Features

Police unsure if suicide pact led to Santa Cruz beach deaths

By Jessica Brice The Associated Press
Thursday March 28, 2002

SANTA CRUZ — Investigators have identified the bodies of three people found on a cliff, but would not release their names until the relatives of all the victims were notified. 

The gunshot deaths of three Denver, Colo., residents could be the result of a double homicide and suicide, according to Santa Cruz County Coroner Steve Plaskett. 

The bodies of two women and a man were discovered around 6:30 Tuesday night on a bluff above secluded Bonny Doon Beach just north of Santa Cruz. Their identities were not released. 

The two women had been shot in the chest and the man in the head, said Santa Cruz County sheriffs spokesman Kim Allyn. A sleeping bag and a shotgun lay near the bodies, which were in a circle. There were no signs of struggle. 

Investigators believe the man, 26, was in control of the shotgun, Plaskett said. Both women were 20 years old. 

Investigators originally thought the deaths could be the result of a suicide pact but the history of the relationship between the three people does not support that theory, Plaskett said.
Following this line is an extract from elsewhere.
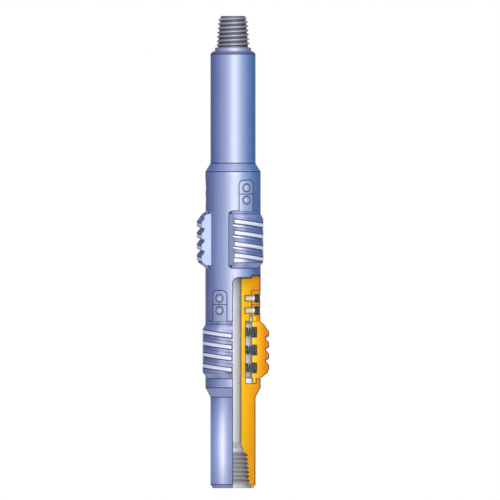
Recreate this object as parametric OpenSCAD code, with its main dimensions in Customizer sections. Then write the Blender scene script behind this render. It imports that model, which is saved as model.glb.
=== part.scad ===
// Casing scraper: a one-piece drill-string body with two levels of three sprung scraping blades.
// The tool stands on its box end. Z runs up the tool's axis, X to the right and Y to the back.

/* [Body] */
// Show the tool with a quarter of its lower half cut away down to the axis
cutaway = true; // [true, false]
// Diameter of the thick middle length that carries the blades
body_d = 130; // [122:0.5:148]
// Diameter of the necks above and below it
neck_d = 106; // [98:1:112]
// Diameter of the flow bore
bore_d = 35; // [28:1:40]
// Length of the lower neck
lower_neck_h = 214; // [150:1:400]
// Length of the cone from the lower neck to the thick length
lower_cone_h = 22; // [10:1:40]
// Length of it below the lower pockets
lower_margin = 21.5; // [18:0.5:60]
// Length of it above the upper slots
upper_margin = 20; // [8:1:60]
// Length of the cone from the thick length to the upper neck
upper_cone_h = 20; // [10:1:40]
// Length of the upper neck, with its bevel
upper_neck_h = 263; // [120:1:400]
// Height of the bevel at the top of the upper neck
neck_bevel_h = 7; // [4:0.5:12]
// Height of the bevel round the box end
box_bevel_h = 8.5; // [5:0.5:12]

/* [Connections] */
// Outer diameter of the two sealing shoulders
shoulder_d = 95; // [92:0.5:97]
// Crest diameter of the pin's thread at its thick end
pin_d = 80.5; // [76:0.5:82]
// Length of the pin above its collar
pin_h = 74; // [64:1:94]
// Height of the bevel at the pin's tip
pin_bevel_h = 5; // [3:0.5:7]
// Diameter of the plain collar below the pin's thread
collar_d = 85; // [84:0.5:88]
// Height of that collar
collar_h = 9; // [6:0.5:14]
// Taper of both threads, on the diameter, per unit of length
taper = 0.1667; // [0.1:0.01:0.2]
// Pitch of both threads
thread_pitch = 10; // [9:0.5:12]
// Depth of both threads
thread_depth = 5; // [3:0.25:5]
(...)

Police did not find a suicide note by the bodies. 

The families of both women, who lived in Denver but had family in California, had been contacted by Wednesday evening. 

The public has free access to the roughly 6-mile-long privately owned beach, which is known for nude sunbathing and rave parties. 

“It’s not a cool thing when you come to see the sunset and you see this,” Cesar Pacheco, one of the passers-by who found the bodies, told the Santa Cruz Sentinel. 

Investigators remained at the scene overnight and removed the bodies using a pickup truck around noon Wednesday. They also towed from the beach’s parking lot a white car with Colorado license plates that may have belonged to one of the victims. 

The horseshoe-shaped beach, about 7 miles north of Santa Cruz, sits below two rocky bluffs. Authorities are called there periodically on reports of drug use, sexual assaults and violence. 

“In the past we’ve had homicides there, but not very many,” Allyn said. One unsolved case from the 1980s involved a shotgun slaying in the same parking lot near where the bodies were found Tuesday, he said. 

Most reports involve “parties and just some real dangerous drifters,” Allyn said. 

The property is owned by Coast Dairies and Land Company, a nonprofit corporation. 

A company spokesman said the beach is not subject to regular patrols, but isn’t a haven for law breakers. 

“It is not like it is a dangerous place,” said Coast Dairies land manager Bern Smith. “I see this as an isolated incident, which could have just as easily happened on another property.” 

Though they live a half-mile away, the closest neighbors said the beach is a constant problem. 

“People are always drinking and there are weird things going on,” said Debora Rivers, an artichoke farmer who lives north of the beach along Highway 1. “We stay away.”